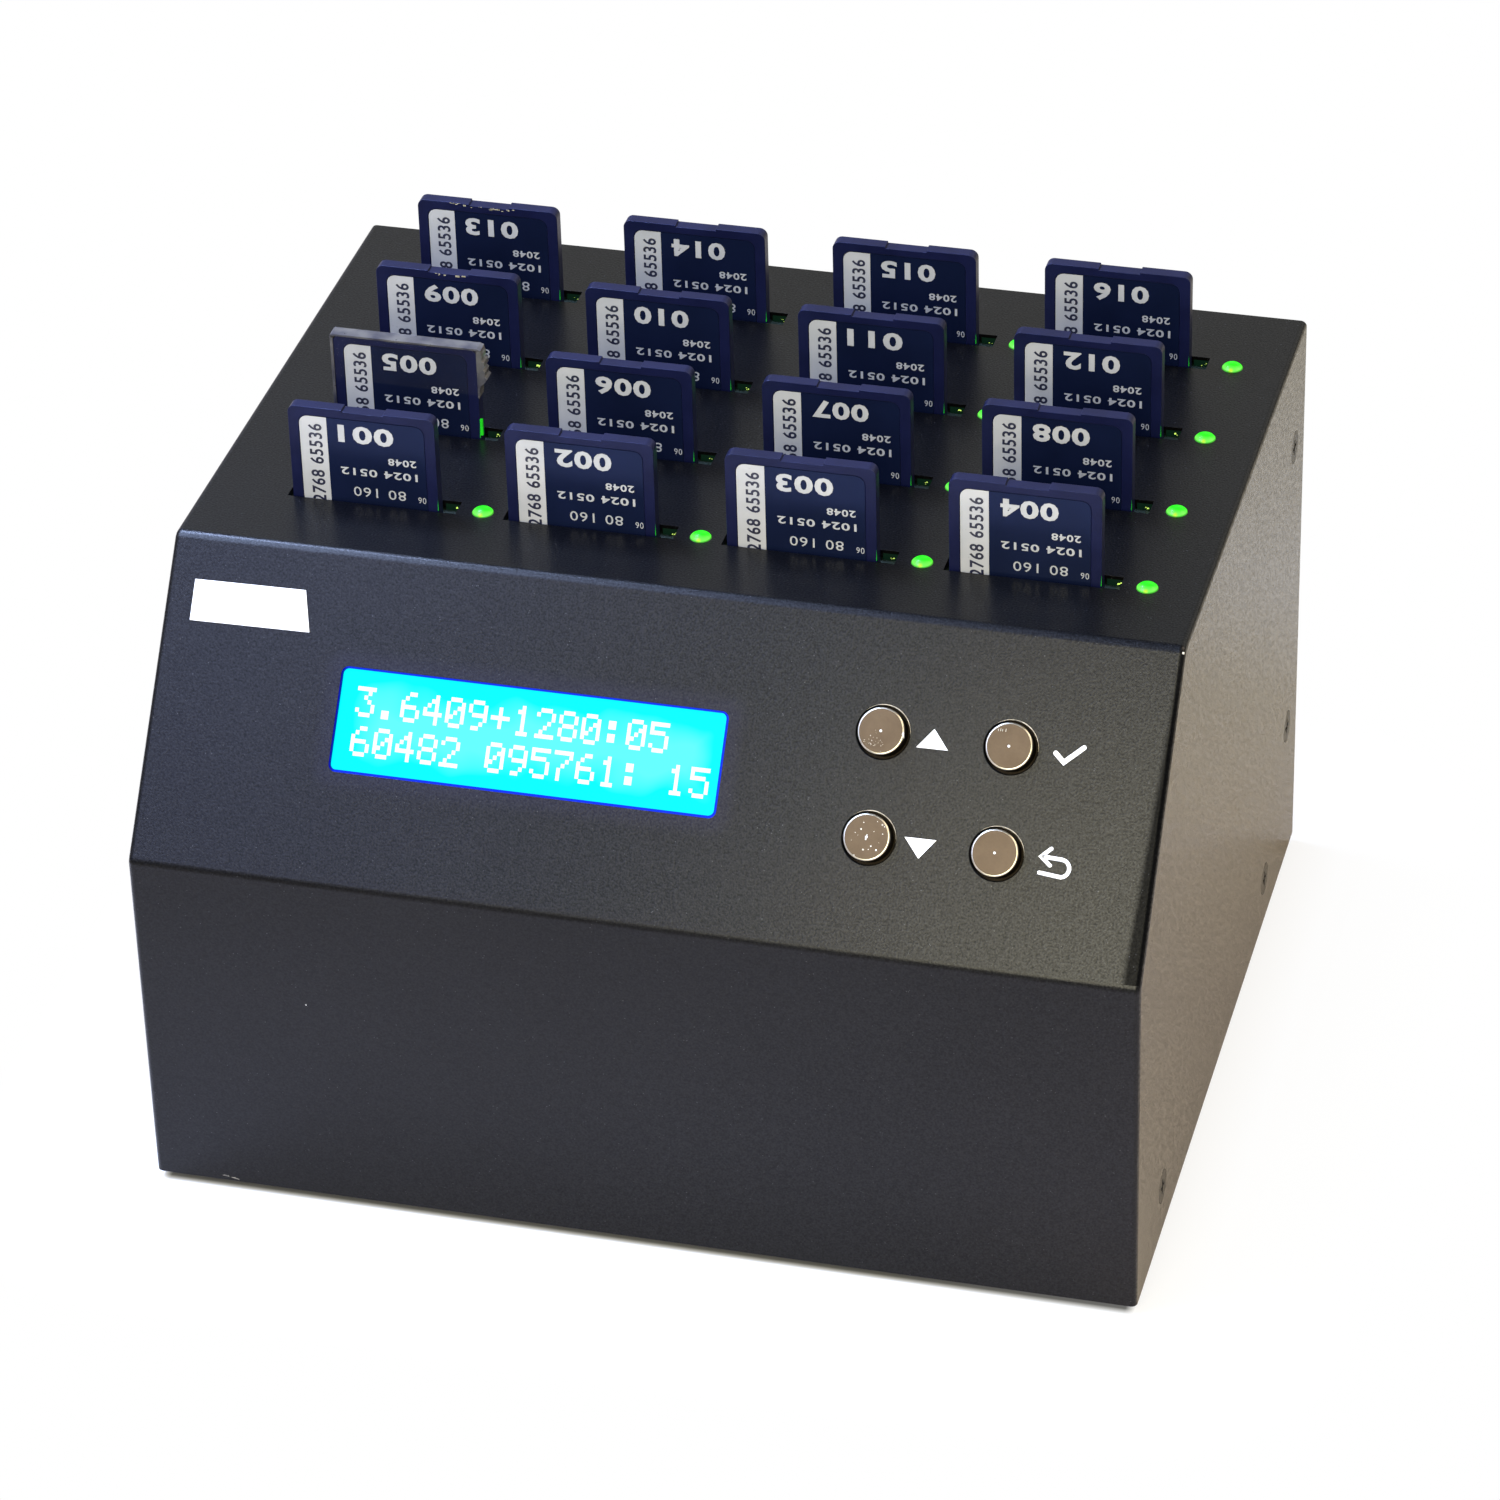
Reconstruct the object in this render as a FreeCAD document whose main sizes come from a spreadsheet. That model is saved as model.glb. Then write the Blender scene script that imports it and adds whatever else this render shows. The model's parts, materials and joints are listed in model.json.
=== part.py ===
import FreeCAD, Part
import math
import os
import Sketcher

# Counts of like pieces
COLUMNS = 4
ROWS = 4
FAN_BLADES = 7
SINK_FINS = 7
VENT_RINGS = 3
INTAKE_SLOTS = 9
CONTACT_PADS = 9

# Driving sizes in millimetres and degrees. Heights run up from the cover's lower edge,
# depths run back from its front face, and panel places run up the slope from its lower edge.
SIZES = {
    # Folded steel cover
    "case_width": 161.0,
    "case_depth": 135.0,
    "case_height": 101.3,
    "front_height": 60.3,
    "slope_depth": 32.5,
    "cover_gauge": 1.2,
    "bend_radius": 2.0,
    "edge_radius": 1.0,
    # Folded steel chassis inside the cover
    "chassis_gauge": 1.2,
    "cover_gap": 0.3,
    "rear_inset": 1.0,
    "side_flange": 14.0,
    "lip_height": 8.0,
    "bend_relief": 1.0,
    # Stick-on rubber feet
    "foot_height": 1.6,
    "foot_diameter": 12.0,
    "foot_inset": 14.0,
    "foot_taper": 0.8,
    # Countersunk screws that join cover and chassis
    "screw_diameter": 3.0,
    "screw_head": 5.5,
    "screw_length": 6.0,
    "screw_play": 0.2,
    "screw_low": 8.6,
    "screw_front": 20.2,
    "screw_back": 107.6,
    "screw_rear_margin": 8.7,
    "screw_rear_low": 27.4,
    "screw_rear_high": 82.3,
    "recess_length": 2.8,
    "recess_width": 0.6,
    "recess_depth": 0.9,
    # Memory cards, four columns by four rows
    "card_width": 24.0,
    "card_length": 32.0,
    "card_thickness": 2.1,
    "card_proud": 16.3,
    "card_corner": 1.3,
    "card_cut": 4.0,
    "card_label_side": 1.7,
    "card_label_top": 1.5,
    "card_label_depth": 0.15,
    "card_label_corner": 1.5,
    "card_notch_height": 4.0,
    "card_notch_depth": 0.9,
    "card_notch_up": 7.0,
    "contact_length": 4.0,
    "contact_width": 1.6,
    "contact_pitch": 2.5,
    "contact_depth": 0.2,
    "card_grip_left": 3.1,
    "card_grip_right": 3.7,
    "card_grip_depth": 0.3,
    "column_pitch": 35.4,
    "columns_left_share": 0.639,
    "first_row_set_back": 15.65,
    "last_row_margin": 17.55,
    # Slots in the cover over the card sockets
    "slot_length": 27.6,
    "slot_width": 3.8,
    "slot_shift": 1.0,
    "slot_set_back": 0.35,
    # Card sockets
    "socket_width": 29.4,
    "socket_depth": 6.4,
    "socket_floor": 1.5,
    "socket_gap": 0.5,
    "socket_mouth_depth": 5.0,
    "card_side_play": 0.25,
    "card_face_play": 0.15,
    "card_seat_gap": 0.05,
    # Light pipes over the status lamps
    "pipe_shift": 18.9,
    "pipe_diameter": 3.4,
    "pipe_dome": 1.1,
    "pipe_play": 0.05,
    "pipe_lamp_gap": 0.2,
    "lamp_length": 2.0,
    "lamp_width": 1.3,
    "lamp_height": 0.8,
    # Circuit boards and the posts and screws that carry them
    "board_thickness": 1.6,
    "slot_board_side_gap": 0.5,
    "slot_board_overhang": 7.0,
    "post_diameter": 5.0,
    "post_inset": 9.0,
    "board_screw_diameter": 2.5,
    "board_screw_head": 4.6,
    "pan_head_height": 1.7,
    "board_screw_length": 4.6,
    "board_screw_play": 0.15,
    "post_bore_spare": 1.0,
    # Character display behind the sloped panel
    "window_width": 62.2,
    "window_height": 16.6,
    "window_corner": 1.2,
    "window_across": -19.2,
    "window_up": 26.2,
    "display_gap": 0.3,
    "bezel_length": 71.2,
    "bezel_width": 25.2,
    "bezel_depth": 5.7,
    "bezel_wall": 0.5,
    "bezel_rim": 3.2,
    "glass_thickness": 2.2,
    "glass_play": 0.2,
    "display_board_margin": 4.4,
    "display_board_lip": 5.4,
    "display_hole_inset": 2.5,
    # Push buttons on the sloped panel
    "button_across": 46.0,
    "button_up": 26.1,
    "button_pitch_across": 19.9,
    "button_pitch_up": 16.3,
    "button_hole": 8.6,
    "cap_diameter": 7.3,
    "cap_proud": 1.8,
    "cap_chamfer": 0.2,
    "cap_flange": 9.8,
    "cap_flange_thickness": 0.8,
    "cap_gap": 0.3,
    "pip_diameter": 0.6,
    "pip_depth": 0.15,
    "stem_diameter": 3.4,
    "stem_engagement": 1.2,
    "stem_play": 0.1,
    "button_travel": 0.5,
    "switch_side": 6.2,
    "switch_height": 3.6,
    "button_board_margin_across": 12.0,
    "button_board_margin_up": 10.0,
    "button_board_hole_inset": 3.2,
    "panel_board_gap": 3.25,
    # Blank label on the sloped panel
    "label_width": 18.9,
    "label_height": 6.5,
    "label_thickness": 0.15,
    "label_side_margin": 13.7,
    "label_up": 42.0,
    # Controller board on the chassis floor
    "controller_length": 112.0,
    "controller_width": 76.0,
    "controller_across": -8.0,
    "controller_front": 30.0,
    "controller_lift": 6.0,
    "controller_hole_inset": 4.0,
    "chip_side": 24.0,
    "chip_height": 2.0,
    "sink_side": 30.0,
    "sink_base": 3.0,
    "sink_height": 12.0,
    "fin_thickness": 1.4,
    # Ribbon cables and the headers that hold their ends
    "header_length": 52.0,
    "header_width": 5.0,
    "header_height": 6.0,
    "header_wall": 1.3,
    "header_inset": 8.0,
    "display_header_length": 24.0,
    "ribbon_thickness": 1.0,
    "ribbon_play": 0.8,
    "ribbon_slit_play": 0.1,
    "ribbon_bend": 3.0,
    # Insulated leads
    "lead_diameter": 1.8,
    "lead_bend": 5.0,
    "lead_inset": 10.0,
    "lead_spread": 2.0,
    "lead_loop": 12.0,
    # Power inlet on the rear plate
    "jack_side_margin": 22.5,
    "jack_up": 24.0,
    "jack_flange": 11.5,
    "jack_flange_thickness": 2.0,
    "jack_barrel": 8.0,
    "jack_length": 13.0,
    "jack_bore": 5.6,
    "jack_bore_depth": 9.5,
    "jack_pin": 2.0,
    "jack_pin_set_back": 1.0,
    "jack_play": 0.1,
    "nut_flats": 10.6,
    "nut_thickness": 2.4,
    # Power switch on the rear plate
    "power_side_margin": 48.5,
    "power_up": 26.0,
    "power_bezel_width": 15.0,
    "power_bezel_height": 21.0,
    "power_bezel_thickness": 2.0,
    "power_body_width": 12.8,
    "power_body_height": 18.6,
    "power_body_depth": 14.0,
    "power_cutout_play": 0.1,
    "rocker_width": 9.6,
    "rocker_half_length": 7.0,
    "rocker_end_height": 5.0,
    "rocker_middle_height": 4.2,
    "rocker_edge_height": 3.5,
    "rocker_root_half": 3.2,
    "rocker_root_depth": 2.0,
    "rocker_pivot_depth": 3.7,
    "rocker_pin": 2.0,
    "rocker_pin_length": 0.9,
    "rocker_pin_play": 0.06,
    "rocker_play": 0.3,
    "rocker_swing": 20.0,
    # Fan behind the rear plate
    "fan_side_margin": 42.5,
    "fan_up": 47.0,
    "fan_side": 40.0,
    "fan_depth": 10.0,
    "fan_bore": 38.0,
    "fan_corner": 3.0,
    "fan_hole_pitch": 32.0,
    "fan_hub": 19.0,
    "fan_hub_plate": 1.6,
    "fan_strut_width": 3.0,
    "fan_tip_play": 0.6,
    "fan_end_play": 0.5,
    "fan_shaft": 3.0,
    "fan_shaft_play": 0.05,
    "blade_thickness": 1.0,
    "blade_chord": 8.0,
    "blade_pitch": 38.0,
    "fan_screw_length": 9.0,
    # Vents in the chassis
    "vent_hole": 3.2,
    "vent_ring_pitch": 5.4,
    "intake_length": 34.0,
    "intake_width": 2.6,
    "intake_pitch": 7.0,
    "intake_front": 12.0,
}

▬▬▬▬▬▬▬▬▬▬

§ **Task requirements**
Include the first line, the line containing "CONTACT_PADS = 9", and every line between them, copied exactly from the material above; output no other line.

§ **Response to this exercise**
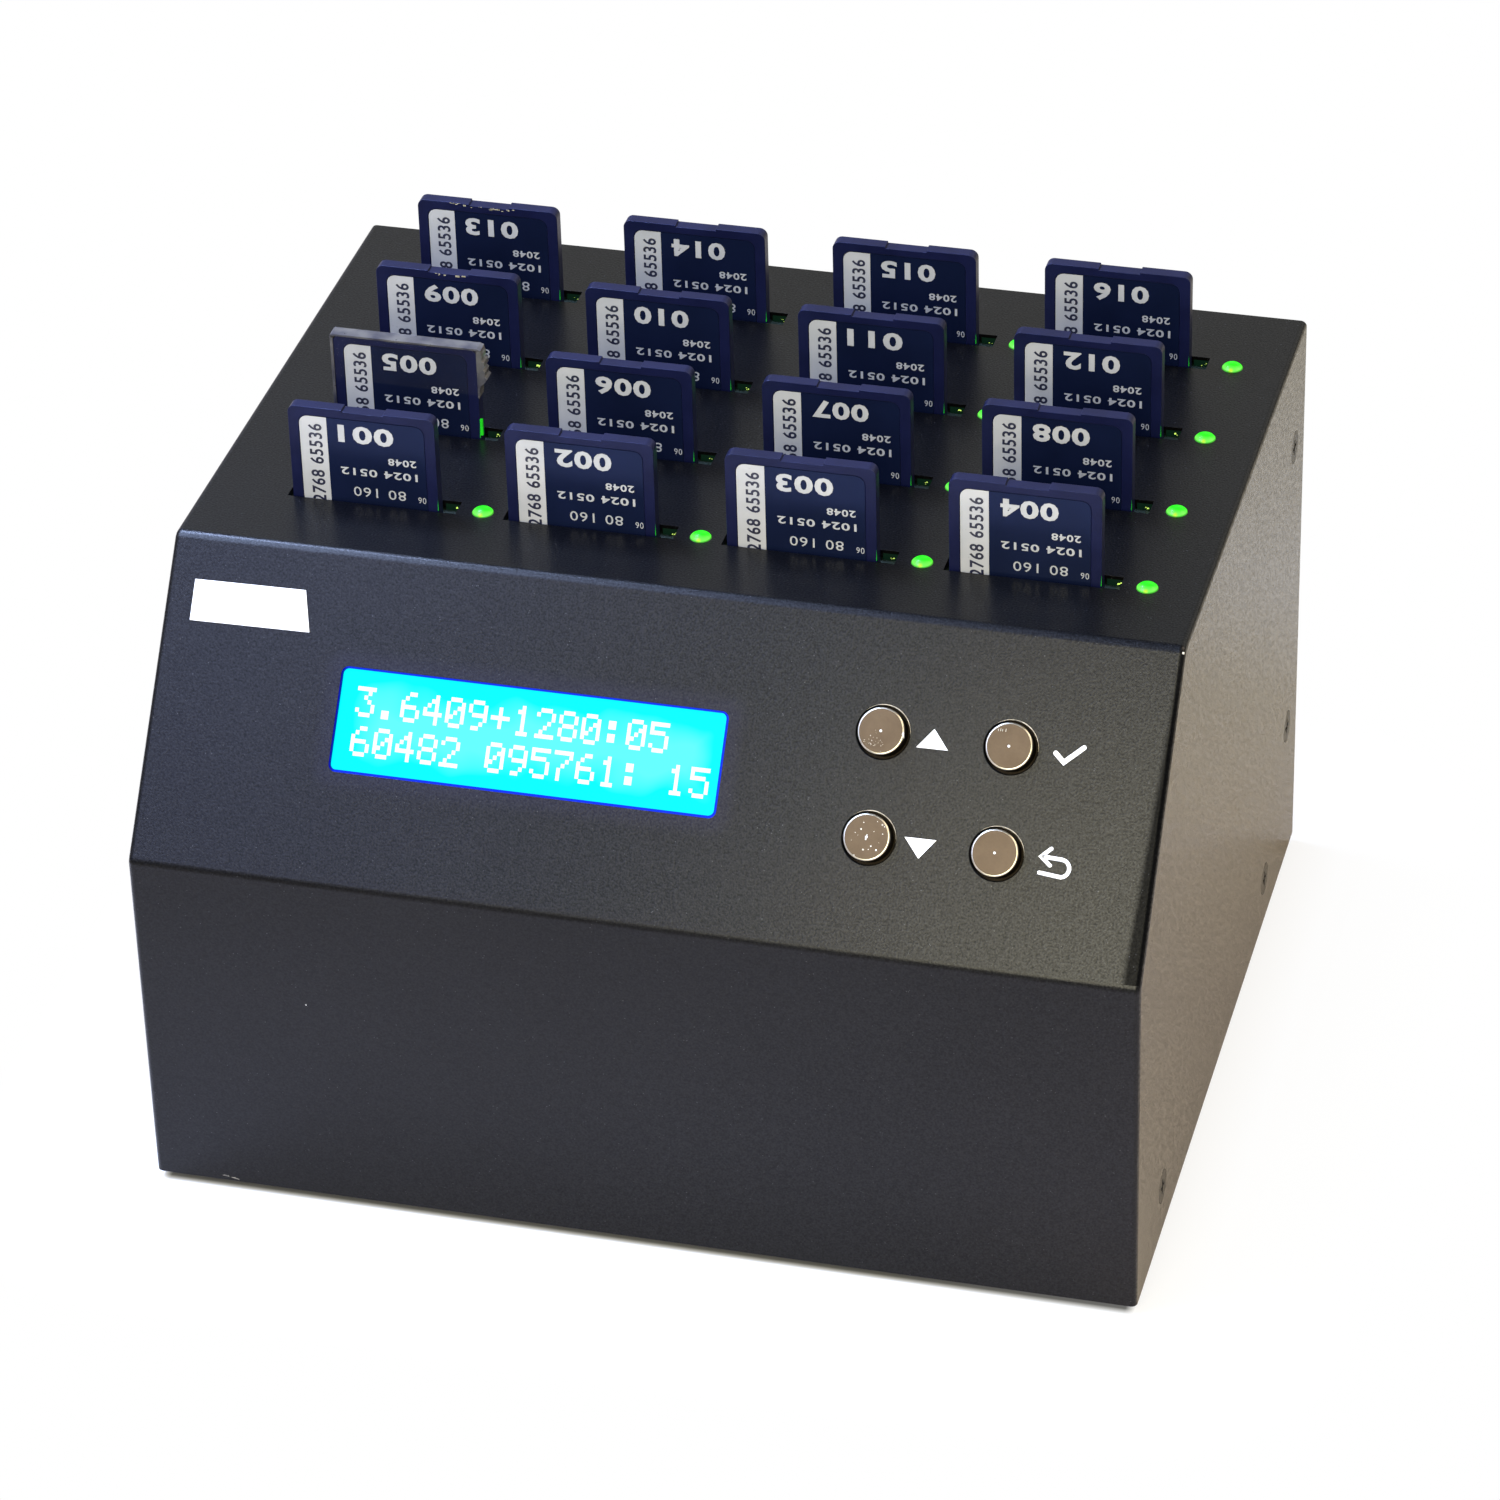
Reconstruct the object in this render as a FreeCAD document whose main sizes come from a spreadsheet. That model is saved as model.glb. Then write the Blender scene script that imports it and adds whatever else this render shows. The model's parts, materials and joints are listed in model.json.
=== part.py ===
import FreeCAD, Part
import math
import os
import Sketcher

# Counts of like pieces
COLUMNS = 4
ROWS = 4
FAN_BLADES = 7
SINK_FINS = 7
VENT_RINGS = 3
INTAKE_SLOTS = 9
CONTACT_PADS = 9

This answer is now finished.